The question is, will regulators stop there? Maybe, but maybe not. There is a very real possibility that Chilean regulators will go the same way as their counterparts in Venezuela to tax crypto transactions. Or they could follow the example of U.S. regulators who view crypto assets as similar to securities, thereby taxing capital gains.

The net effect

After reading the details of these two stories, do you better understand the quandary of regulation and decentralization? Unfortunately, the net effect of government regulation is that it mitigates the benefits of decentralization. A completely decentralized cryptocurrency is outside of government control because it is neither created nor backed by government entities. But decentralization in its purest form only exists as long as government refuses to regulate.

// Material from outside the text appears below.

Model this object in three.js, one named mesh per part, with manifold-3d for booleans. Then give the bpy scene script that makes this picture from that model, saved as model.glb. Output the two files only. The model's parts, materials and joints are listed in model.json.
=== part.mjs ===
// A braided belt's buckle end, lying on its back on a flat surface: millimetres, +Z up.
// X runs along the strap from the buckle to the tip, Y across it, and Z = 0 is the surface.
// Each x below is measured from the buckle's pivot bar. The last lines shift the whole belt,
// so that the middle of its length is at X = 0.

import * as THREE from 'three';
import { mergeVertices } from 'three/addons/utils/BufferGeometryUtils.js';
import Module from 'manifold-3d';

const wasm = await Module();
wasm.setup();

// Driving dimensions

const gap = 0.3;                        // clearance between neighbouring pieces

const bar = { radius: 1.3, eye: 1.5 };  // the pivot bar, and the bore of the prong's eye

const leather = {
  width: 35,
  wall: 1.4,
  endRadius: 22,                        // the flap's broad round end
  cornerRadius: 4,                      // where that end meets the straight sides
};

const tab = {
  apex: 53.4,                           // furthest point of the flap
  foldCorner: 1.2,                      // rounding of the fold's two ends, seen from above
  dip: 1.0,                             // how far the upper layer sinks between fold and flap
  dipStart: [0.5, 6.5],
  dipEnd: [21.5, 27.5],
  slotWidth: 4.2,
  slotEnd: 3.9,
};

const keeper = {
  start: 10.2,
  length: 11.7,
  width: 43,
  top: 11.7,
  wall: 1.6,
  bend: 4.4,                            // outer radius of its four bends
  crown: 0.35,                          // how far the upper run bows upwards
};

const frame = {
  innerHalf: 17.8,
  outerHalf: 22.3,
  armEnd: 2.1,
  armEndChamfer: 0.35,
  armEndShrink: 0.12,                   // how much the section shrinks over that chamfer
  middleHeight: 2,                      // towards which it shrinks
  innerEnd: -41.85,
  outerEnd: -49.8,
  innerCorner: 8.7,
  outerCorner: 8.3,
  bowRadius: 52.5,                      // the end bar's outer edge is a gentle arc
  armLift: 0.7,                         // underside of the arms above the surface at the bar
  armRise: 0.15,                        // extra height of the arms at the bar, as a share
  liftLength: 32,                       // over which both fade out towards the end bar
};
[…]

There is an old saying that says the power to tax is the power to control. That is absolutely true. Governments have used tax policies for thousands of years as a way of controlling citizens. Well, the same principle holds true for cryptocurrencies. The minute the government begins regulating crypto assets, it assumes control over those assets. They are no longer decentralized.

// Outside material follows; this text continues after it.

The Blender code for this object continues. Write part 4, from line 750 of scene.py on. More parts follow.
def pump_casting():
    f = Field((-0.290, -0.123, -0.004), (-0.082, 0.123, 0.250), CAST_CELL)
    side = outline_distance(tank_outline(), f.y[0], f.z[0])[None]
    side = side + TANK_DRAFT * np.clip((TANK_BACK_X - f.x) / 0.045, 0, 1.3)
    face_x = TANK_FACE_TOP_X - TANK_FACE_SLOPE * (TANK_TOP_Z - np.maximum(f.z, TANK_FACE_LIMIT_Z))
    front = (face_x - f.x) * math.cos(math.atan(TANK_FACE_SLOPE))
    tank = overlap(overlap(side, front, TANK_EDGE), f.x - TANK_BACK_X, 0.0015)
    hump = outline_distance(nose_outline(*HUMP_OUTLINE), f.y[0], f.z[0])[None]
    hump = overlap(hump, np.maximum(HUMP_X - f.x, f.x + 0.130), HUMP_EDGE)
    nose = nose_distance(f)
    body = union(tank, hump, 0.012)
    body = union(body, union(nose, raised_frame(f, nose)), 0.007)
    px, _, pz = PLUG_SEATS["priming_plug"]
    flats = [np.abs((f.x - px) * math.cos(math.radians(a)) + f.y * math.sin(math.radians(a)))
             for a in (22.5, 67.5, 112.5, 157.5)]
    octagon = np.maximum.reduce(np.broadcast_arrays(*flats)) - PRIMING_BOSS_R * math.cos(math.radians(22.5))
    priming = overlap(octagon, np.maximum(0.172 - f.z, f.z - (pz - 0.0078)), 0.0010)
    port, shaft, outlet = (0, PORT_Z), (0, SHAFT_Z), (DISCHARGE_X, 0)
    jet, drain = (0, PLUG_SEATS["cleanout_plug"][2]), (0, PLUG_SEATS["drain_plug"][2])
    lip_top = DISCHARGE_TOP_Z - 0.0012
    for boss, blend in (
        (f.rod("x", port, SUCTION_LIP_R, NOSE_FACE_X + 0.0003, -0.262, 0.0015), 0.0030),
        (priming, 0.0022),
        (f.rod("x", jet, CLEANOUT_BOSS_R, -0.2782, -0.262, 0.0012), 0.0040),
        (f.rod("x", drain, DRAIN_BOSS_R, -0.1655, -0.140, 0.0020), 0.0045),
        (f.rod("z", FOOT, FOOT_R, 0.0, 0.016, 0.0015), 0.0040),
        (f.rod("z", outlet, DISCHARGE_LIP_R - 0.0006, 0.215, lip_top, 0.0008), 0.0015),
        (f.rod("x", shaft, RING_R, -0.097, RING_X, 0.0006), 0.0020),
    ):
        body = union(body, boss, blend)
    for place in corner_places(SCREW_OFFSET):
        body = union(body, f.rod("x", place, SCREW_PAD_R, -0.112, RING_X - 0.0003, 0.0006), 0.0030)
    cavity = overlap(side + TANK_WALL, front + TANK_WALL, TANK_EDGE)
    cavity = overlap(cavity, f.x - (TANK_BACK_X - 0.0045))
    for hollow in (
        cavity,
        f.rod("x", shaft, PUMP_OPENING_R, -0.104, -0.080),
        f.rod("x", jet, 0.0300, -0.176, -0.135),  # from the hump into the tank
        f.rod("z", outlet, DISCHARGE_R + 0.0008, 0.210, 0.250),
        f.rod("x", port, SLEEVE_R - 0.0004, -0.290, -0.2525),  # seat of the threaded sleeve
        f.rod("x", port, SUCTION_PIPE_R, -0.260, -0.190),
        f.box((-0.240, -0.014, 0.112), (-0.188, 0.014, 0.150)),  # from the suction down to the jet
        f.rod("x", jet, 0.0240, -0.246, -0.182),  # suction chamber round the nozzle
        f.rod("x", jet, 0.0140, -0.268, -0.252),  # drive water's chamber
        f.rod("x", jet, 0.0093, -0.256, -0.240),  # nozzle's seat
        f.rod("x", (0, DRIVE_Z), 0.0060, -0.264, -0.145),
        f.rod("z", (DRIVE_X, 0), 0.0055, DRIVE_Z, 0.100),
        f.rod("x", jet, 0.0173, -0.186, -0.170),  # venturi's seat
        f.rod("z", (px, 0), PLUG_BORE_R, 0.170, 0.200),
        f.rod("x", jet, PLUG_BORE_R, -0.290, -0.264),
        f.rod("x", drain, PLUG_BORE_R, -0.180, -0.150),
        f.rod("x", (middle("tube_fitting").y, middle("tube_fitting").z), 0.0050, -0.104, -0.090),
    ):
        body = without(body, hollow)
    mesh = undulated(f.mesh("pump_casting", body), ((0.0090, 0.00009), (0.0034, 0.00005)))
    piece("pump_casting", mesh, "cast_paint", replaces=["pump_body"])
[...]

The blockchain on which crypto assets are built may exist as a decentralized ledger floating around in cyberspace, but that's about it. Decentralization is lost from a practical standpoint the minute a government decides it has the power to regulate who can trade Bitcoin, how much can be traded every month, what the fees associated with trading will be, and how much tax will be paid on those trades.

The unfortunate reality is that cryptocurrency regulation is now at the doorstep. Expect more countries to adopt regulations in the very near future. Some countries will keep their regulations at a minimum; others will maximize every opportunity to control. Let us hope none this interferes with our ability to do what we want with our crypto assets, even if that means playing Mega Moolah with bitcoins.